Kimario McFadden

No. 33
- Position:: Safety/Linebacker

Personal information
- Born:: April 13, 1991 (age 34) Jonesboro, Georgia, U.S.
- Height:: 5 ft 11 in (1.80 m)
- Weight:: 210 lb (95 kg)

Career information
- High school:: Mundy's Mill (Jonesboro)
- College:: South Carolina State
- NFL draft:: 2014: undrafted

Career history
- Atlanta Falcons (2014)*; Tampa Bay Buccaneers (2014)*; Atlanta Falcons (2014)*; Carolina Panthers (2014–2015)*; Tampa Bay Buccaneers (2015); Toronto Argonauts (2017)*;
- * Offseason and/or practice squad member only

Career NFL statistics
- Total tackles:: 2
- Stats at Pro Football Reference

= Kimario McFadden =

American gridiron football player (born 1991)

Kimario McFadden (born April 13, 1991) is an American former professional football player who was a safety in the National Football League (NFL). He played college football for the South Carolina State Bulldogs. He signed as an undrafted free agent with the Atlanta Falcons in 2014.

==Professional career==

===Atlanta Falcons (first stint)===
After going unselected in the 2014 NFL draft, McFadden signed with the Atlanta Falcons on May 12, 2014. He was waived on August 29, 2014.

===Tampa Bay Buccaneers (first stint)===
McFadden signed to the Tampa Bay Buccaneers' practice squad on September 1, 2014. McFadden was terminated from the practice squad on September 22, 2014.

===Atlanta Falcons (second stint)===
McFadden signed to the Falcons' practice squad on September 30, 2014. He was terminated from the practice squad on October 30, 2014.

===Carolina Panthers===
McFadden signed to the Carolina Panthers' practice squad on December 2, 2014. He signed a futures contract with the Carolina Panthers on January 13, 2015. On May 21, 2015, he was waived.
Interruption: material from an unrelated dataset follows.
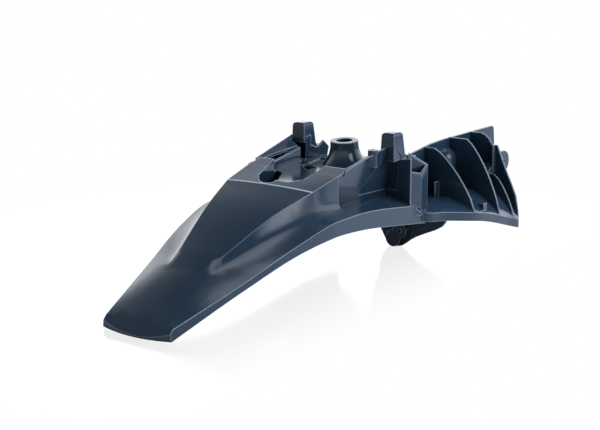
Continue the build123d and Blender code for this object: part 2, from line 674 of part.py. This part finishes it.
def end_plate():
    """Plate at the front end of the ribbed section: a rounded inner half and a lower outer half."""
    y = END_PLATE_AT
    step = END_PLATE_X
    reach = duct_half(y) - 0.4
    top = DUCT_WALL_TOP_Z
    low = duct_z(reach, y)
    outline = [(DUCT_WALL_X - 1, top), (step - 21, top + 0.5), (step - 14, top - 2), (step - 8, top - 7),
               (step - 3, top - 15), (step + 6, top - 15), (step + 14, top - 34), (step + 22, top - 52),
               (step + 31, top - 70), (step + 38, top - 86), (reach - 1, low + 12), (reach, low)]
    outline += [(x, duct_z(x, y) - 1.2) for x in steps(reach, DUCT_WALL_X - 1, 8)[1:]]
    rib = block(step, step + 2.4, y - 5, y + 1, DUCT_FLOOR_Z + 9, top - 15)
    shelf = block(step - 1, step + 1.6, LOW_FIN_AT, y + 1, DUCT_FLOOR_Z - 6, LOW_FIN_TOP_Z)
    ramp_side = [(LOW_FIN_AT - 16, DUCT_FLOOR_Z - 1.5), (y + 1, DUCT_FLOOR_Z - 1.5),
                 (y + 1, DUCT_FLOOR_Z + 26)]
    ramp = plate(ramp_side, "x", step - 17, 17)
    return plate(outline, "y", y, FIN_WALL).fuse(rib, shelf, ramp)


def lobe():
    """Rounded mounting lobe in front of the end plate."""
    plane = Plane((LOBE_X, LOBE_AT, LOBE_Z), x_dir=(0, 1, 0), z_dir=(1, 0, 0))
    disc = Solid.make_cylinder(LOBE_R, 3.2, plane)
    arm = plate([(END_PLATE_AT, LOBE_Z - LOBE_R), (LOBE_AT, LOBE_Z - LOBE_R), (LOBE_AT, LOBE_Z + LOBE_R),
                 (END_PLATE_AT, LOBE_Z + LOBE_R)], "x", LOBE_X, 3.2)
    hole = Solid.make_cylinder(LOBE_HOLE_R, 10, Plane((LOBE_X - 3, LOBE_AT, LOBE_Z), x_dir=(0, 1, 0),
                                                      z_dir=(1, 0, 0)))
    return disc.fuse(arm) - hole


def wall_bulge():
    """Round-topped bulge on the inner wall between the first two fins."""
    x = DUCT_WALL_X - 2
    y = FIN_AT[1] - 10
    column = upright(16, x, y, DUCT_FLOOR_Z - 1, DUCT_FLOOR_Z + 40)
    dome = Solid.make_sphere(16, Plane((x, y, DUCT_FLOOR_Z + 40)))
    keep = block(DUCT_WALL_X - 1, DUCT_WALL_X + 30, y - 20, y + 20, DUCT_FLOOR_Z - 2, DUCT_FLOOR_Z + 60)
    return column.fuse(dome) & keep


def fin_key():
    """Short rib standing on the rear face of the first fin."""
    return block(79, 79 + RIB_WALL, FIN_AT[0] - 11, FIN_AT[0] + 1, DUCT_FLOOR_Z - 2, DUCT_FLOOR_Z + 20)


def snap_block():
    """Small catch near the lip between the first two fins."""
    y = FIN_AT[0] + 30
    x = DUCT_OUTER_X - 12
    return block(x, x + 7, y, y + 9, duct_z(x + 7, y + 9) - 2, duct_z(x, y) + 4)


def front_bay():
    """Plain shell in front of the seam: left skirt, left flank and top, with a bulkhead to the recess."""
    outline = [(-SEAM_HALF - DRAFT, SEAM_EDGE_Z), (-SEAM_HALF, SEAM_SHOULDER_Z),
               (-86, SEAM_SHOULDER_Z + 12),
               (-70, BAY_TOP_Z - 18), (-60, BAY_TOP_Z), (DUCT_WALL_X, BAY_TOP_Z)]
    inner = [(x + WALL if x < 0 else x, z - (0 if k == 0 else WALL)) for k, (x, z) in enumerate(outline)]
    shell = plate(outline + inner[::-1], "y", SEAM_AT - 2, BAY_END_AT - SEAM_AT + 2)
    bulkhead = plate([(-RAIL_FOOT_HALF, SEAM_SHOULDER_Z + 10), (RAIL_FOOT_HALF, SEAM_SHOULDER_Z + 10),
                      (RAIL_FOOT_HALF, RECESS_Z), (-RAIL_FOOT_HALF, RECESS_Z)], "y", SEAM_AT - WALL, WALL)
    return shell.fuse(bulkhead)


def tab():
    """Small slanted tab in front of the left tower."""
    y = TOWER_FRONT_AT + 9
    return plate([(y, RECESS_Z - 2), (y, RECESS_Z + 16), (y + 10, RECESS_Z + 22), (y + 23, RECESS_Z + 12),
                  (y + 19, RECESS_Z - 2)], "x", -62, 2.4)


def ear():
    """Ear that hangs under the arch: an upright plate across the fender with a bored foot."""
    y = EAR_AT - EAR_WALL / 2
    outline = [(-13, 40), (-11, 22), (-8, 17), (-4, 10), (0, 4.6), (4, 1.4), (8, 0), (18, 0), (25, 1.8),
               (31, 6),
               (38, 11.5), (46, 16.5), (62, 24), (78, 31), (88, 37), (94, 44), (96, 56),
               (96, DUCT_FLOOR_Z - 1),
               (DUCT_WALL_X, DUCT_FLOOR_Z), (DUCT_WALL_X, BAY_TOP_Z - 1), (-30, BAY_TOP_Z - 1), (-24, 70)]
    body = plate(outline, "y", y, EAR_WALL)
    foot_plane = Plane((EAR_FOOT_X, EAR_AT - EAR_BOSS_LENGTH / 2, EAR_FOOT_Z), x_dir=(1, 0, 0),
                       z_dir=(0, 1, 0))
    foot = Solid.make_cylinder(EAR_FOOT_Z, EAR_BOSS_LENGTH, foot_plane)
    hole_plane = Plane((EAR_HOLE_X, EAR_AT - 20, EAR_HOLE_Z), x_dir=(1, 0, 0), z_dir=(0, 1, 0))
    ring_plane = Plane((EAR_HOLE_X, EAR_AT - EAR_BOSS_LENGTH / 2, EAR_HOLE_Z), x_dir=(1, 0, 0),
                       z_dir=(0, 1, 0))
    ring = Solid.make_cylinder(EAR_BOSS_R, EAR_BOSS_LENGTH, ring_plane)
    return body.fuse(foot, ring) - Solid.make_cylinder(EAR_HOLE_R, 40, hole_plane)


def tail_bow():
    """What is trimmed off the tail so that its end is bowed."""
    chord = TAIL_HALF + 2
    radius = (chord ** 2 + TAIL_BOW ** 2) / (2 * TAIL_BOW)
    disc = upright(radius, 0, TAIL_END_AT + radius, -5, 40)
    return block(-chord - 20, chord + 20, TAIL_END_AT - 5, TAIL_END_AT + TAIL_BOW + 3, -5, 40) - disc


def fender():
    """The whole moulding as one solid."""
    outer = blade().fuse(hump(), rails(), left_rail(), carrier(1), carrier(-1), post())
    cavity = blade(WALL, 60).fuse(hump(WALL, 60), rails(WALL, 40), left_rail(WALL), carrier(1, WALL),
                                  carrier(-1, WALL))
    shell = outer - recess() - over_left_rail() - (cavity - recess(WALL)) - post_bore() - mitre_slit()
    shell = shell - pocket_relief(1) - pocket_relief(-1) - floor_slots()
    shell = shell.fuse(boss(), tower(1), tower(-1), pin()) - boss_bore()
    shell = shell - tower_hollow(1) - tower_hollow(-1) - tower_window() - tower_relief()
    shell = shell - upright(PIN_HOLE_R, PIN_X, PIN_AT, PIN_TOP_Z - 14, PIN_TOP_Z + 1) - tail_bow()
    duct = duct_floor()
    fins = [fin(y, x, z, DUCT_WALL_X - 1) for y, x, z in zip(FIN_AT, FIN_TOP_X, FIN_TOP_Z)]
    low_fin = fin(LOW_FIN_AT, END_PLATE_X + 11, LOW_FIN_TOP_Z, END_PLATE_X)
    return shell.fuse(duct, duct_wall(), *fins, low_fin, end_plate(), lobe(), wall_bulge(), fin_key(),
                      snap_block(),
                      front_bay(), tab(), ear())


if __name__ == "__main__":
    os.makedirs("parts", exist_ok=True)
    made = fender()
    box = made.bounding_box()
    shift = Vector(-box.center().X, -box.center().Y, -box.min.Z)
    made = made.move(Location(shift))
    print("solids", len(made.solids()), "valid", made.is_valid, "volume", made.volume, "shift", shift)
    export_step(made, "parts/rear_fender.step")
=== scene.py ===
"""Looks of a motorcycle rear fender: a glossy navy moulding, with painted shade that makes the ear under
the arch very dark, on a white floor.
"""

import math

import bmesh
import bpy
from bpy.props import FloatProperty, FloatVectorProperty, PointerProperty
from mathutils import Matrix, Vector


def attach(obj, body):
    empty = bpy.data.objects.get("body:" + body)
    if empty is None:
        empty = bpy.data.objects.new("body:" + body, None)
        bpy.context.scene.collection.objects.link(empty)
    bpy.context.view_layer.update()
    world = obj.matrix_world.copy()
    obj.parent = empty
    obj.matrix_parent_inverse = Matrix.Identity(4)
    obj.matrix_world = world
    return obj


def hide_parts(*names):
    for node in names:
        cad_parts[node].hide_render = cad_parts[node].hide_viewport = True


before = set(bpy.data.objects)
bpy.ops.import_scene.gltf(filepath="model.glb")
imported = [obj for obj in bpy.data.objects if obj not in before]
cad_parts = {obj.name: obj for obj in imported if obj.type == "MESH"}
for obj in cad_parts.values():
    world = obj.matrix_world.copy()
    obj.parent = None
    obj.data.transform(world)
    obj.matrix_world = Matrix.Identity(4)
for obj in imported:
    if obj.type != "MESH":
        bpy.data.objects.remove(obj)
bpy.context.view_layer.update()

bl_info = {
    "name": "Moulded rear fender",
    "version": (1, 0, 0),
    "blender": (4, 2, 0),
    "location": "View3D > Sidebar > Fender",
    "description": "Builds the looks of a moulded rear fender around its packed solid",
    "category": "Object",
}

NODE = "rear_fender"

# Places along the moulding in metres, counted from near the end of the tail
LENGTH_START_Y = -0.3648
CREASE_Y = 0.254 + LENGTH_START_Y
EAR_Y = 0.532 + LENGTH_START_Y

# The crease at the back of the deck gets a painted highlight: half the width of its bright line, the
# height where the line starts and the rise until it is full, its share of the rim highlight colour, and
# how far up the faces that carry it look
CREASE_HIGHLIGHT_HALF_WIDTH = 0.0013
CREASE_LOW_Z = 0.122
CREASE_RISE = 0.004
CREASE_HIGHLIGHT_SHARE = 0.8
FLAT_UPWARD = (0.85, 0.9)

# The box round the ear that hangs under the arch; its faces get painted shade, a very dark copy of the
# navy moulding
EAR_REACH = 0.0085
EAR_TOP_Z = 0.0785
EAR_SIDE_X = 0.08

# Points nearer than this are welded
WELD = 1e-6

# Edges that turn more than this are drawn sharp, and those this near the crease at a smaller turn
SHARP_TURN = math.radians(28)
ON_CREASE = 0.0004
SHARP_CREASE = math.radians(2.5)

# Painted highlights on the rims show where the rounded normal leaves the flat one by these lengths, and
# only on outer edges
TRACE_SAMPLES = 8
RIM_TURN = (0.1, 0.6)
EDGE_REACH = 0.006
OUTER_EDGE = (0.7, 0.92)

# Deep hollows get painted shade in their colour and a weaker gloss, by the share of open air within this
# reach
HOLLOW_REACH = 0.08
HOLLOW_OPEN = (0.1, 0.75)
HOLLOW_DARK = 0.38
HOLLOW_GLOSS = 0.4
OPEN_GLOSS = 0.5
FULL_GLOSS = 0.8

# Moulded grain is about 0.3 mm across; it is drawn at 1.1 mm, since a finer one is lost in the render
GRAIN_MM = 1.1
GRAIN_HEIGHT = 0.0002
GRAIN_STRENGTH = 0.04

# Polypropylene bends light by this, and the edges of the ear in painted shade take this dim painted
# highlight colour
POLYPROPYLENE_IOR = 1.49
EAR_RIM_HIGHLIGHT = "14171b"

# Brightness of the far wall by the sine of the height above the horizon
WALL_LEVELS = ((0.0, 1.9), (0.33, 1.9), (0.44, 1.1), (0.5, 0.8), (0.6, 0.42), (0.7, 0.3), (0.8, 0.16),
               (0.88, 0.1), (0.93, 0.3), (0.97, 2.0))
WALL_PEAK = 2.0
WALL_DIRECTION = (-0.59, 0.81, 0.0)
WALL_EDGE = (-0.35, 0.45)
OTHER_WALLS = 0.45
HORIZON = (-0.05, 0.0)
BELOW_HORIZON = 0.1

# The lamp overhead and the box on the right, bright inside these cosines
LAMP_EDGE = (0.9, 0.97)
OVERHEAD_LEVEL = 0.5
SIDE_DIRECTION = (0.93, -0.03, 0.36)
SIDE_LEVEL = 4.0

# The room is plain white where the camera looks straight at it
CAMERA_WHITE = 1.2

# The floor's mirror image fades across the floor and away from the fender, between these places
MIRROR_SHARE = 0.2
MIRROR_ROUGHNESS = 0.13
MIRROR_ACROSS = (-0.04, 0.21)
MIRROR_AWAY = (0.42, 0.62)

# The soft lamp on the right
LAMP_PLACE = (0.8, 0.45, 0.95)
LAMP_AIM = (0.35, 0.15, 0.0)
LAMP_SIZE = 1.0
LAMP_POWER = 20.0

# The camera looks down by 13 degrees and to the left by 36
CAMERA_PLACE = (1.09283, -1.5762, 0.5186)
CAMERA_TURN = (math.radians(77.0), 0.0, math.radians(36.0))

# Places of the colour sockets on a Mix node
MIX_FIRST = 6
MIX_SECOND = 7
MIX_RESULT = 2


def linear(colour):
    """Linear colour with alpha from an sRGB hex string such as '1b2a3c'."""
    values = [int(colour[k:k + 2], 16) / 255 for k in (0, 2, 4)]
    return tuple(v / 12.92 if v <= 0.04045 else ((v + 0.055) / 1.055) ** 2.4 for v in values) + (1.0,)


def add_node(tree, kind, settings=(), links=()):
    """Adds a node, sets inputs by name or place and attributes by name, and links its inputs."""
    node = tree.nodes.new(kind)
    for name, value in settings:
        if isinstance(name, int) or name in node.inputs:
            node.inputs[name].default_value = value
        else:
            setattr(node, name, value)
    for name, socket in links:
        tree.links.new(node.inputs[name], socket)
    return node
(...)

===Tampa Bay Buccaneers (second stint)===
On July 29, 2015, he was signed by the Buccaneers. On August 30, he was waived. On November 10, the Buccaneers re-signed McFadden. On November 30, McFadden was waived by the Buccaneers. On December 2, the Buccaneers signed McFadden to the practice squad. On December 30, was signed to the active roster.

On April 29, 2016, McFadden was waived. On August 28, 2016, McFadden was again waived by the Buccaneers. Two days later, he was resigned. On September 5, he was cut.

===Toronto Argonauts===
On June 1, 2017, McFadden signed with the Toronto Argonauts of the Canadian Football League. He was released on June 17, 2017.